Plus de craintes en orge et en blé dur
En France, la neige tombée depuis le week-end dernier a permis de doter de nombreuses régions d’un manteau protecteur, mais on ne peut exclure des dégâts occasionnés auparavant. Le froid n’est pas aussi intense sur toutes les zones, et certaines espèces y sont plus sensibles que d’autres. Selon David Gouache, les risques sur le blé tendre concerneraient un faible nombre de parcelles semées tôt avec des variétés précoces. De plus, cette céréale possède de fortes capacités de récupération. Les craintes sont davantage justifiées pour les orges et les blés durs semés à l’automne qui se rapprochaient du stade 1cm avant l’arrivée de la vague de froid. Ce stade aurait été dépassé sur quelques surfaces dans le Sud-Ouest et en Poitou-Charentes. Il a également déjà été rapporté des cas isolés de resemis sur certaines parcelles devenues ingérables de par leur précocité.

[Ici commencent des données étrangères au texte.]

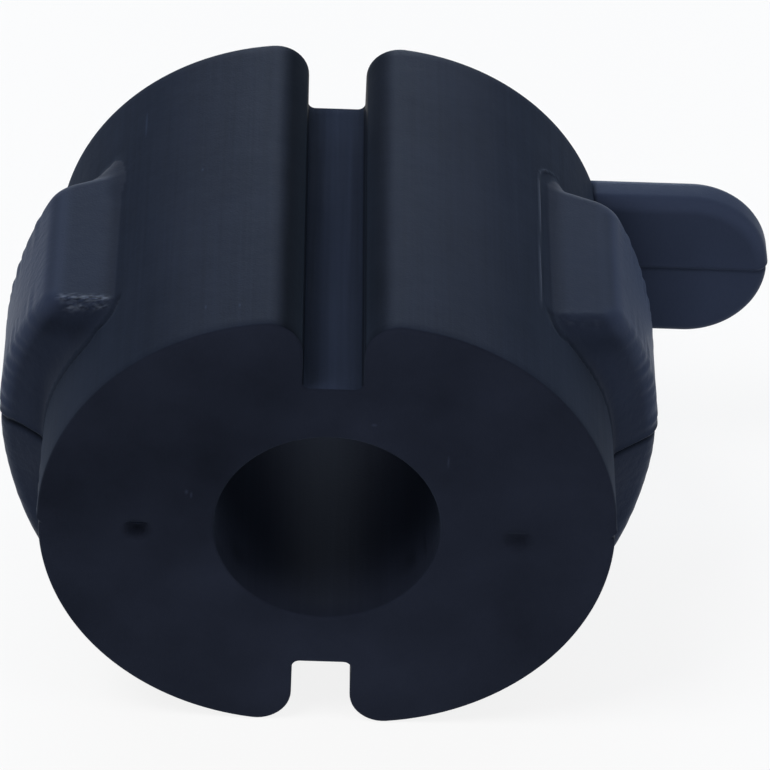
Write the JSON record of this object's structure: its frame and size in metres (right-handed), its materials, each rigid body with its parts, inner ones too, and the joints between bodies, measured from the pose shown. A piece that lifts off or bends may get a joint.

En colza, le froid continue d’inquiéter les opérateurs, même si en Europe de l’Ouest, les températures ne devraient pas atteindre des seuils de destruction. Pour Arvalis, la bonne attitude consiste à « attendre, reporter toutes les interventions, et s’orienter vers des variétés alternatives ou de printemps si un resemis s’impose ».
Une situation en Ukraine plus inquiétante
La situation est plus alarmante en Ukraine où les températures sont descendues jusqu’à -36°C. Des précipitations neigeuses, ces derniers jours, permettent d’avoir un couvert allant jusqu’à 50 cm par endroits, mais les régions au sud et à l’est restent très exposées à un retour du froid. Selon le département d’agro-météorologie du Centre national du climat, l’Ukraine devra, au minimum, ressemer la moitié de ses cultures hivernales après les gels de la semaine dernière. La récolte de blé d’hiver ne devrait pas dépasser 15 Mt.